Continuing the all-party policy, Churchill appointed Labour's extremely able Ernest Bevin as Minister of Labour, the leader of the Labour Party, Clement Attlee, as Lord Privy Seal and Herbert Morrison as Minister of Supply. The charismatic Canadian newspaper publisher Lord Beaverbrook became Minister of Aircraft Production, his success as a non-politician in that role providing a curious parallel to that of Germany's Albert Speer, an architect by profession and an immense success as Reich Minister for Armaments Production. Brendan Bracken, Churchill's Parliamentary Private Secretary and an unfailing support during his wilderness years, was appointed a Privy Councillor, despite initial opposition from King George VI.

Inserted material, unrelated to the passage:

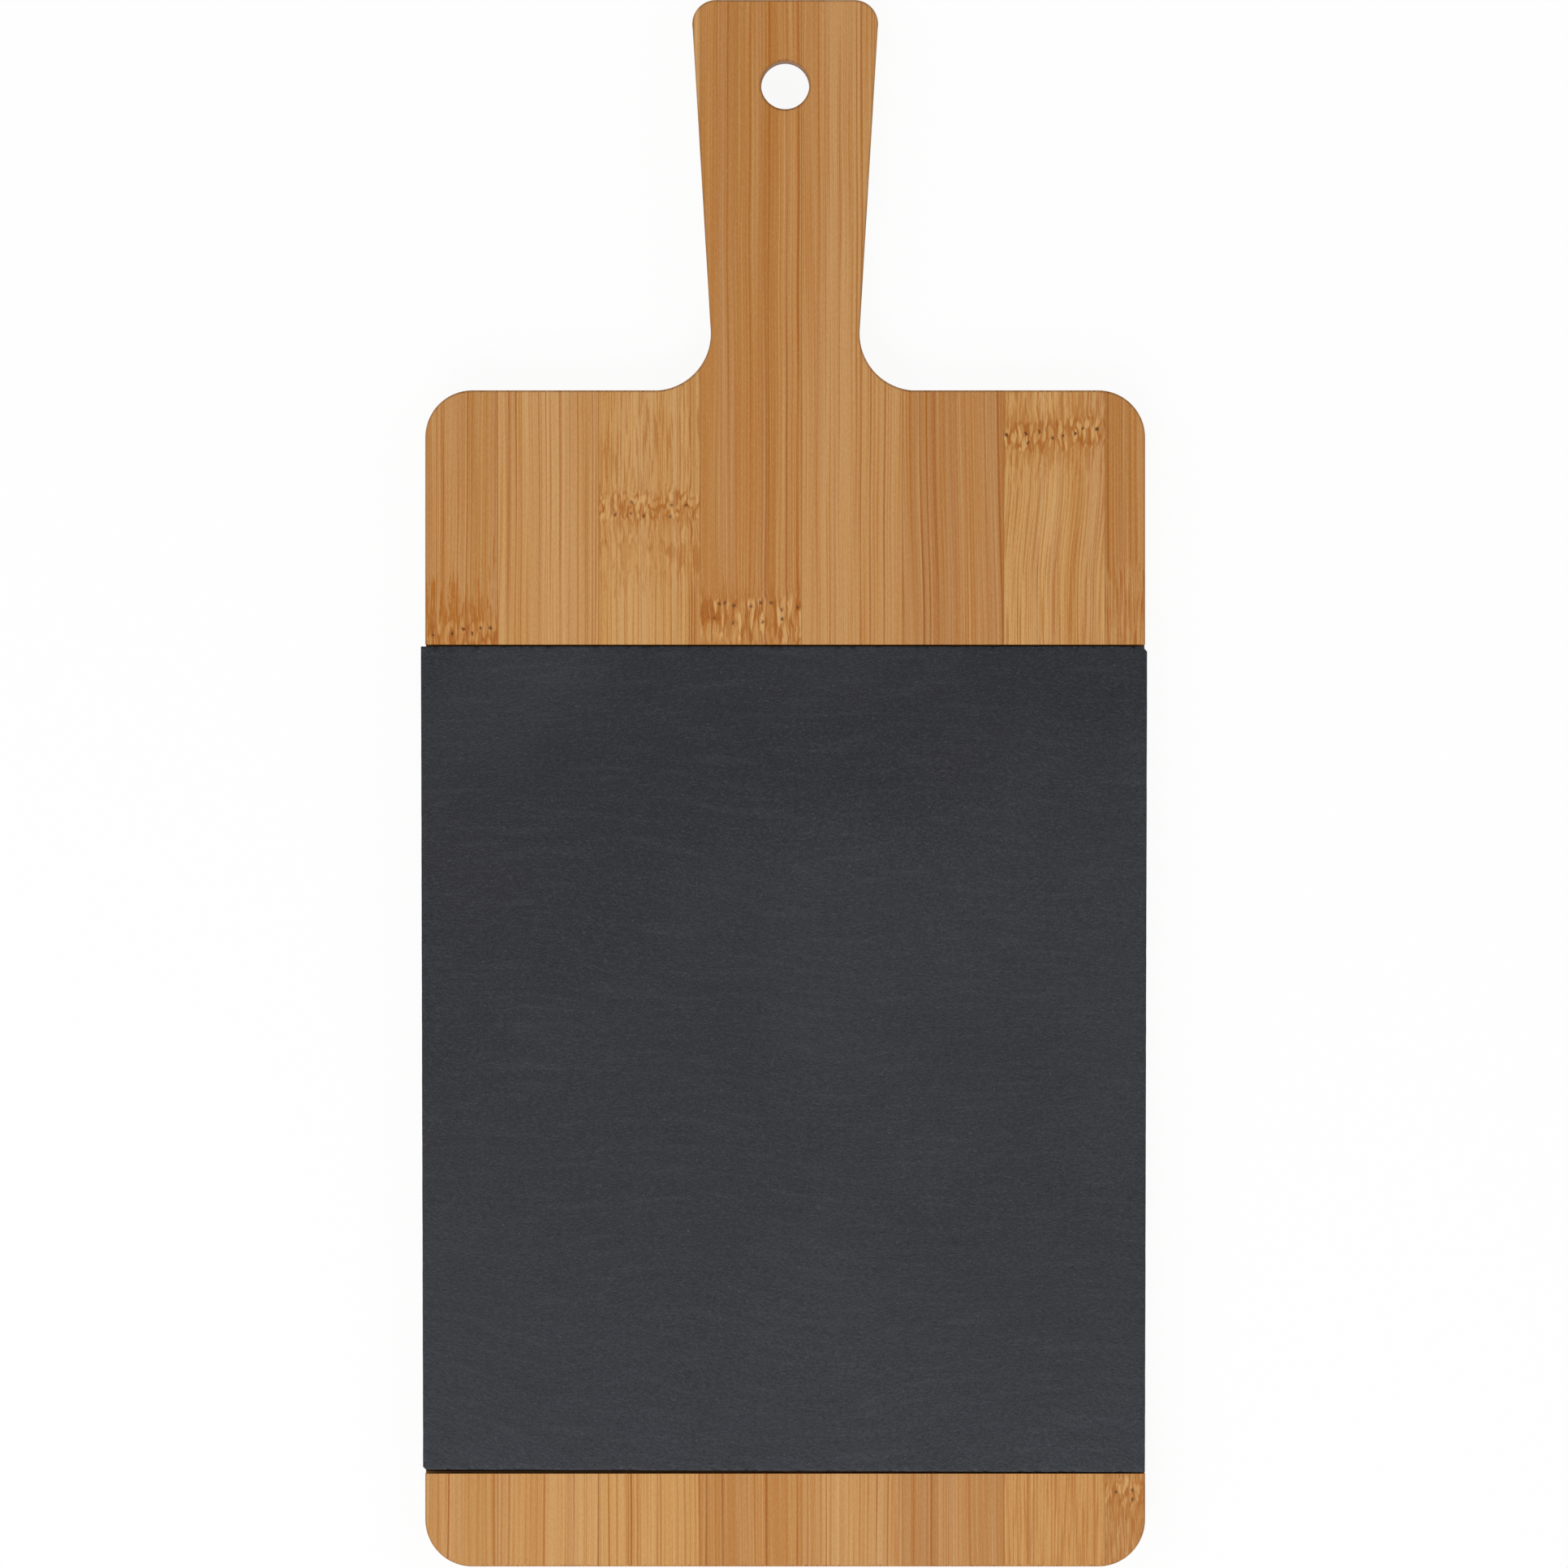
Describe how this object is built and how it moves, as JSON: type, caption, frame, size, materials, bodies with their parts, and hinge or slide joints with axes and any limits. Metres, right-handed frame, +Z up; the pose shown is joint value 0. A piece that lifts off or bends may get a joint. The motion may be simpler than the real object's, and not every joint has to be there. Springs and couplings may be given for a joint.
{
  "type": "slate serving board",
  "caption": "Bamboo paddle board of crossed plies with a handle and hanging hole, and a slate slab let in flush across its full width, for serving cheese or snacks.",
  "frame": {"origin": "middle of the underside, halfway along the board's length and on the handle's centre line", "axes": "+Z up out of the serving face, +Y along the board towards the handle's end, +X to the right seen from above"},
  "size_m": [0.1809, 0.39, 0.012],
  "materials": {
    "bamboo_face": "satin",
    "bamboo_core": "satin",
    "bamboo_back": "satin",
    "slate": "matte",
    "adhesive": "matte"
  },
  "bodies": {
    "root": {"head_strip_1": "bamboo_face", "head_strip_2": "bamboo_face", "head_strip_3": "bamboo_face", "head_strip_4": "bamboo_face", "head_strip_5": "bamboo_face", "head_strip_6": "bamboo_face", "head_strip_7": "bamboo_face", "head_strip_8": "bamboo_face", "handle_edge_strip_3": "bamboo_face", "foot_strip_1": "bamboo_face", "foot_strip_2": "bamboo_face", "foot_strip_3": "bamboo_face", "foot_strip_4": "bamboo_face", "foot_strip_5": "bamboo_face", "foot_strip_6": "bamboo_face", "foot_strip_7": "bamboo_face", "foot_strip_8": "bamboo_face", "core_strip_1": "bamboo_core", "core_strip_2": "bamboo_core", "core_strip_3": "bamboo_core", "core_strip_4": "bamboo_core", "core_strip_5": "bamboo_core", "core_strip_6": "bamboo_core", "core_strip_7": "bamboo_core", "core_strip_8": "bamboo_core", "core_strip_9": "bamboo_core", "core_strip_10": "bamboo_core", "core_strip_11": "bamboo_core", "core_strip_12": "bamboo_core", "core_strip_13": "bamboo_core", "core_strip_14": "bamboo_core", "core_strip_15": "bamboo_core", "core_strip_16": "bamboo_core", "back_strip_1": "bamboo_back", "back_strip_2": "bamboo_back", "back_strip_3": "bamboo_back", "back_strip_4": "bamboo_back", "back_strip_5": "bamboo_back", "back_strip_6": "bamboo_back", "back_strip_7": "bamboo_back", "slate_slab": "slate", "slate_adhesive": "adhesive"}
  },
  "joints": []
}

Churchill's Chiefs of Staff were, like their American counterparts, both able and successful as a team. Admiral of the Fleet Sir Dudley Pound was First Sea Lord and Chief of Naval Staff until his death in 1943, when he was succeeded by Admiral of the Fleet Andrew Cunningham, later Viscount Cunningham of Hyndhope. Chief of the Air Staff, appointed in October 1940, was Air Vice Marshal (at that time) Sir Charles Portal, and in the key role of Chief of the Imperial General Staff was General Alan Brooke, later to be Field Marshal Lord Alanbrooke, more than any other Churchill's friend and military confidant. Another vital figure, acting as principal intermediary between the Chiefs of Staff and Churchill in his role as Minister of Defence, was Major-General (later General Lord) Hastings Ismay, Secretary of the Imperial Defence Committee.

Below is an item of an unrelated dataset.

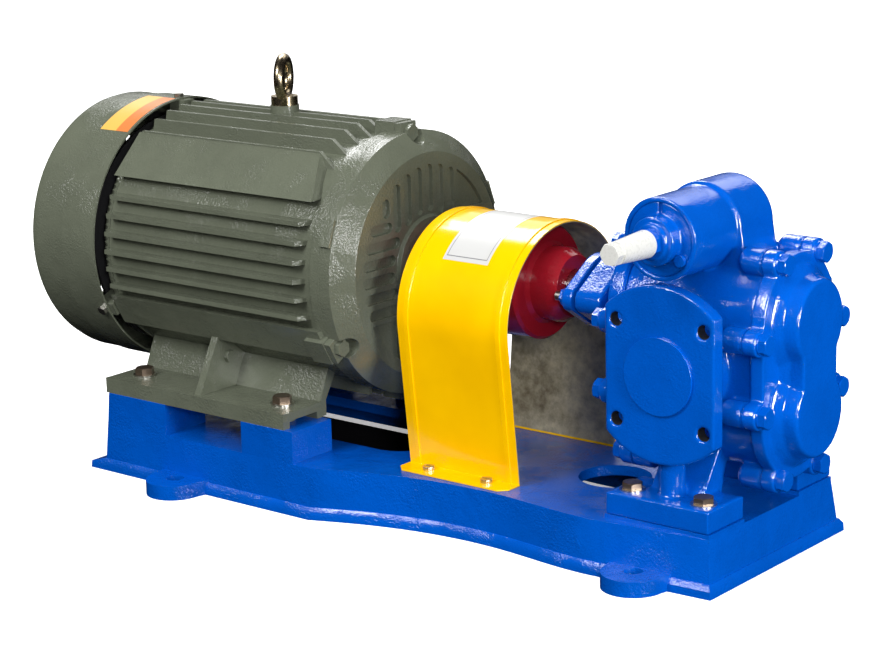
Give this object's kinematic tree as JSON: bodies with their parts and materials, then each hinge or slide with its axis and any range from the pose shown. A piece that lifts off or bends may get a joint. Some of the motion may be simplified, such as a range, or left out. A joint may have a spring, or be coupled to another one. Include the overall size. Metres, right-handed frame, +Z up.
{
  "type": "motor driven gear pump set",
  "caption": "External gear pump with side ports and a relief valve, driven by a foot mounted motor through a guarded pin coupling on one cast base.",
  "frame": {"origin": "the floor, midway between the two foundation holes at the pump end", "axes": "+X along the shafts from the motor to the pump, +Y away from the side with the relief valve's adjuster, +Z up"},
  "size_m": [0.9535, 0.4459, 0.464],
  "materials": {
    "blue_paint": "glossy enamel on cast iron",
    "grey_green_paint": "satin machine enamel",
    "yellow_paint": "glossy enamel on sheet steel",
    "red_paint": "glossy enamel",
    "bronzed_steel": "dark bronzed bolts",
    "plated_steel": "zinc plated",
    "yellow_zinc": "yellow passivated zinc",
    "ground_steel": "ground and turned",
    "bronze": "bearing bronze",
    "fibre": "gasket and packing fibre",
    "rubber": "moulded rubber",
    "white_plastic": "smooth white plastic",
    "black_plastic": "moulded",
    "copper_windings": "varnished winding heads",
    "aluminium_rotor": "die cast rings"
  },
  "bodies": {
    "fixed_set": {"base_casting": "blue_paint", "pump_body": "blue_paint", "rear_cover": "blue_paint", "front_cover": "blue_paint", "rear_gasket": "fibre", "front_gasket": "fibre", "rear_bushes": "bronze", "front_bushes": "bronze", "rear_wear_plate": "bronze", "front_wear_plate": "bronze", "cover_bolts": "blue_paint", "pump_foot_bolts": "bronzed_steel", "gland_studs": "plated_steel", "packing_rings": "fibre", "valve_bonnet": "blue_paint", "bonnet_screw": "blue_paint", "relief_spring": "ground_steel", "lock_nut": "blue_paint", "coupling_guard": "yellow_paint", "guard_screws": "plated_steel", "motor_frame": "grey_green_paint", "drive_end_shield": "grey_green_paint", "rear_end_shield": "grey_green_paint", "end_shield_bolts": "grey_green_paint", "earthing_screw": "grey_green_paint", "drive_end_bearing": "ground_steel", "rear_bearing": "ground_steel", "stator": "copper_windings", "fan_cowl": "grey_green_paint", "cowl_screws": "plated_steel", "motor_foot_bolts": "bronzed_steel", "motor_foot_washers": "plated_steel", "terminal_box": "grey_green_paint", "terminal_box_lid": "grey_green_paint", "cable_gland": "black_plastic", "eyebolt": "yellow_zinc"},
    "motor_rotor": {"rotor_core": "aluminium_rotor", "motor_shaft": "ground_steel", "motor_shaft_key": "ground_steel", "cooling_fan": "black_plastic", "motor_coupling_half": "red_paint", "coupling_pins": "plated_steel", "coupling_sleeves": "rubber"},
    "pump_drive": {"drive_gear": "ground_steel", "drive_shaft": "ground_steel", "pump_shaft_key": "ground_steel", "pump_coupling_half": "red_paint"},
    "pump_driven": {"driven_gear": "ground_steel", "driven_shaft": "ground_steel"},
    "poppet": {"valve_poppet": "ground_steel"},
    "spring_plate": {"spring_plate": "ground_steel"},
    "adjusting_screw": {"adjusting_screw": "plated_steel"},
    "gland": {"gland": "blue_paint", "gland_nuts": "blue_paint"},
    "adjuster_cap": {"adjuster_cap": "white_plastic"},
    "near_port_cap": {"near_port_cap": "blue_paint"},
    "far_port_cap": {"far_port_cap": "blue_paint"}
  },
  "joints": [
    {"name": "motor_spin", "type": "hinge", "parent": "fixed_set", "child": "motor_rotor", "pos_m": [-0.5, 0, 0.25], "axis": [1, 0, 0], "continuous": true},
    {"name": "pump_drive_spin", "type": "hinge", "parent": "fixed_set", "child": "pump_drive", "pos_m": [0.012, 0, 0.25], "axis": [1, 0, 0], "continuous": true},
    {"name": "pump_driven_spin", "type": "hinge", "parent": "fixed_set", "child": "pump_driven", "pos_m": [0.012, 0, 0.16023], "axis": [1, 0, 0], "continuous": true},
    {"name": "valve_lift", "type": "slide", "parent": "fixed_set", "child": "poppet", "axis": [0, -1, 0], "range_m": [0, 0.012], "stiffness_N_per_m": 20000, "springref_m": -0.005, "deforming": ["relief_spring"]},
    {"name": "adjust_advance", "type": "slide", "parent": "fixed_set", "child": "spring_plate", "axis": [0, 1, 0], "range_m": [-0.006, 0.006]},
    {"name": "adjust_turn", "type": "hinge", "parent": "spring_plate", "child": "adjusting_screw", "pos_m": [0.012, -0.1, 0.3375], "axis": [0, 1, 0], "range_deg": [-1080.01, 1080.01]},
    {"name": "gland_take_up", "type": "slide", "parent": "fixed_set", "child": "gland", "axis": [1, 0, 0], "range_m": [0, 0.003], "deforming": ["packing_rings"]},
    {"name": "cap_pull", "type": "slide", "parent": "fixed_set", "child": "adjuster_cap", "axis": [0, -1, 0], "range_m": [0, 0.07]},
    {"name": "near_port_cap_pull", "type": "slide", "parent": "fixed_set", "child": "near_port_cap", "axis": [0, -1, 0], "range_m": [0, 0.03]},
    {"name": "far_port_cap_pull", "type": "slide", "parent": "fixed_set", "child": "far_port_cap", "axis": [0, 1, 0], "range_m": [0, 0.03]}
  ],
  "couplings": [
    {"joint": "pump_drive_spin", "follows": "motor_spin", "ratio": 1},
    {"joint": "pump_driven_spin", "follows": "motor_spin", "ratio": -1},
    {"joint": "adjust_turn", "follows": "adjust_advance", "rad_per_m": 3141.6}
  ]
}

The Allies had good cause to be grateful for the immense ability of the men both Roosevelt and Churchill gathered around them. For their quality was such that, on both sides of the Atlantic, virtually no cabinet or Chief of Staff changes were necessary throughout the war other than where caused by ill health or death. Rarely in history has there been such a consistent and unanimous sense of purpose felt by the great men of nations at war.